Can I upgrade from 2.x to 3.x directly with no intermediate upgrade to 3.0?
I think you can try, but doing the upgrade step by step allows you observe the problems much faster. Because the changelog between old and new versions at this point will be much smaller.
Can I run upgrade nodes in parallel?
You can, but to make sure that you won’t corrupt the data and its availability. Please, check the vnodes distribution between your instances. Now keep in mind your replication factor count on keyspaces. I didn’t do this, because in my team we have an upset experience of parallelizing upgrade.
How can I see the progress of SSTables upgrade?
That’s pretty straightforward. Although you won’t see the progress bar anywhere, you can check the number of files with the specific extension in your data directory.
To track the number of new storage files (should be almost equal to count it completed)

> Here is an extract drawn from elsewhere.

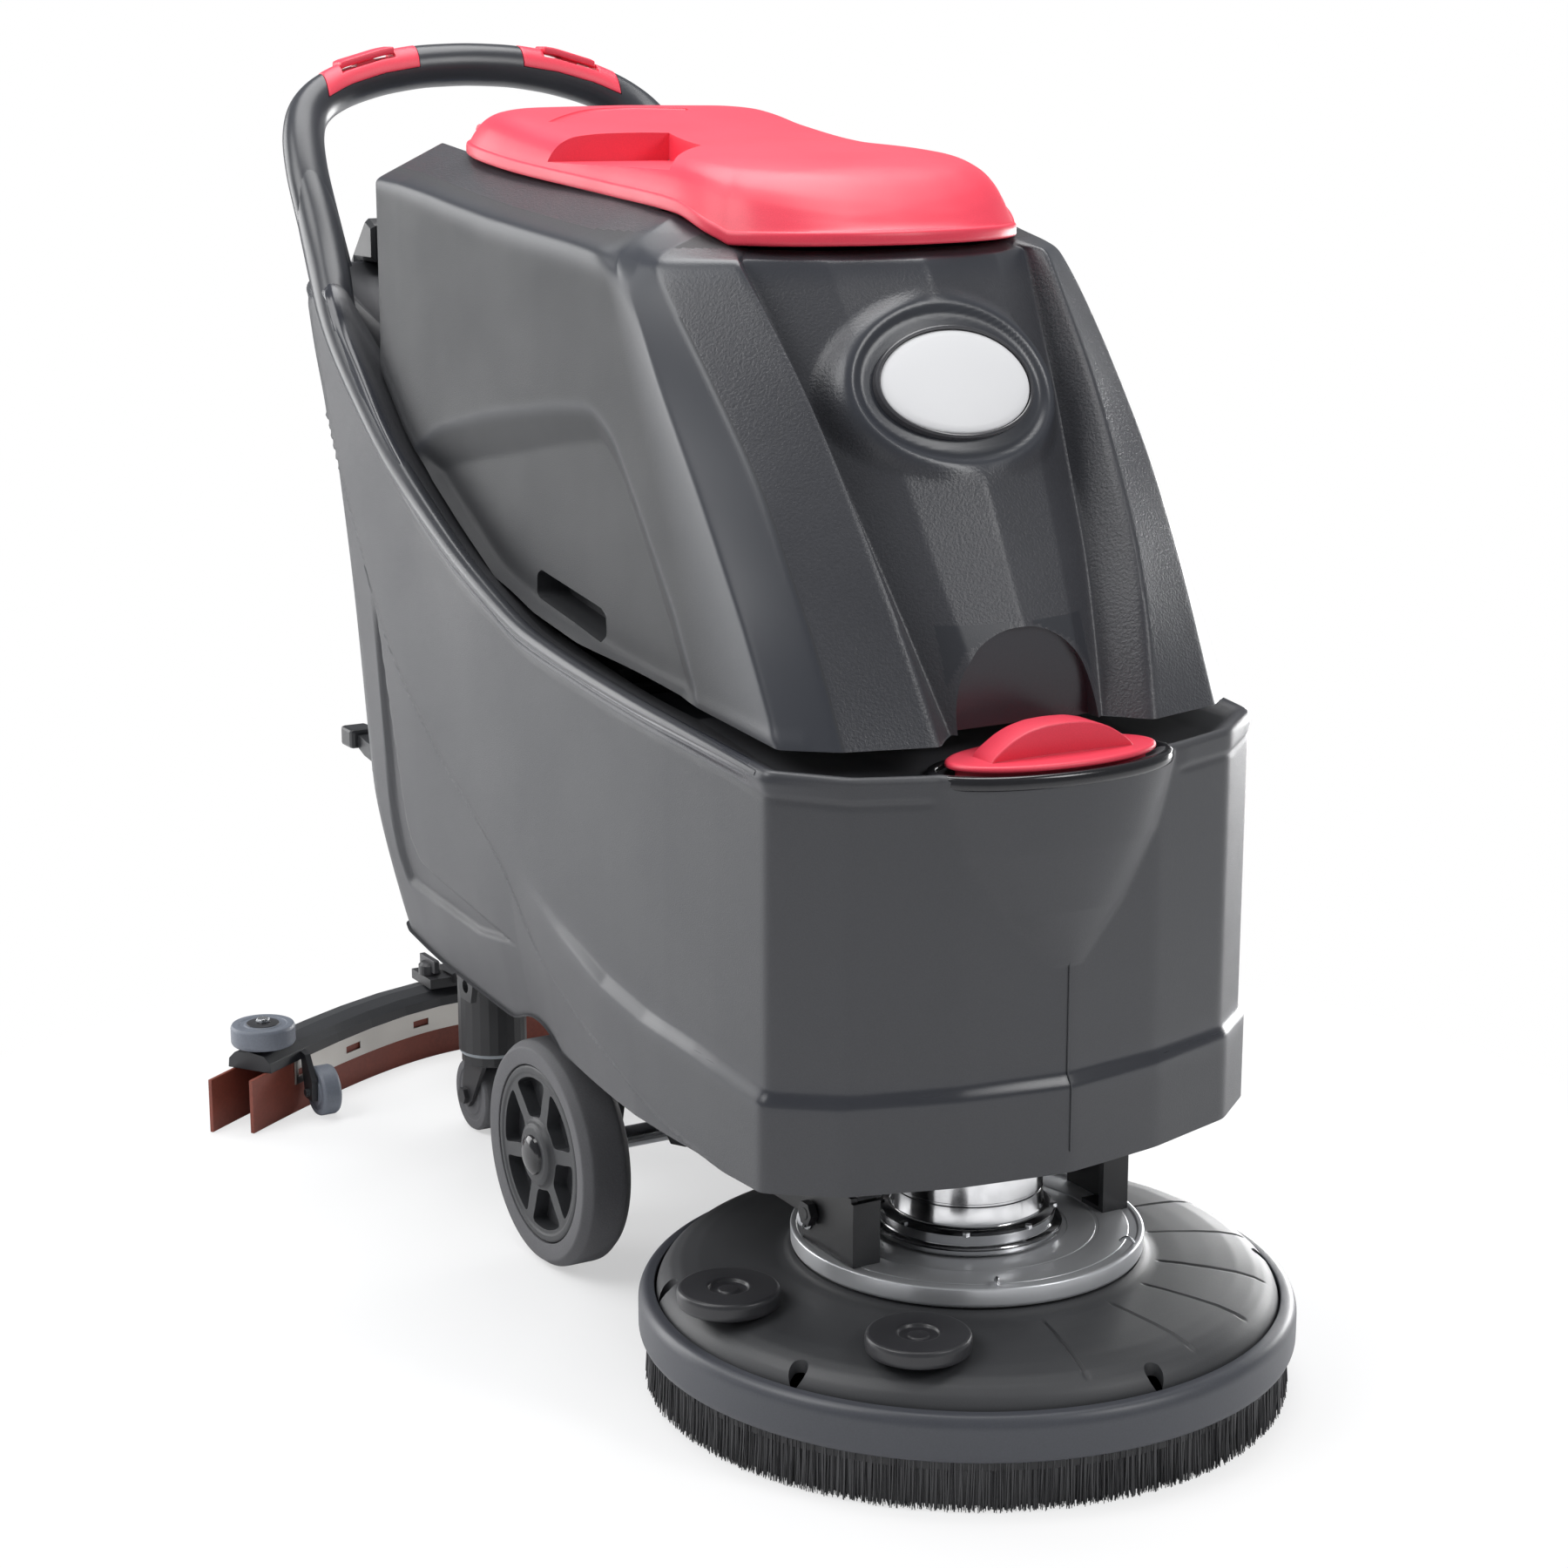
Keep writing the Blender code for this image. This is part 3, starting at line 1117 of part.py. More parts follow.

watch -n 5 'find . -name '*.db' |wc -l ; find . -name '*mc*.db' |wc -l'
To track the number of old storage files (last one should be zero to count it completed)
watch -n 5 'find . -name '*.db' |wc -l ; find . -name '*la*.db' |wc -l'
Is it actually easy?
Yeap, though takes a lot of time. I’ve actually done this task in the background of my workflow. If you have the time limitations or hundreds of nodes in the single cluster – please, skip this solution?
Why do you write about such an obvious stuff? Are you so stupid?
Maybe I am. I want to lead my blog, leave here what I experienced and that’s all. It’s not a space shuttle design which can attract dozens of geeks. Just about my life and engineering.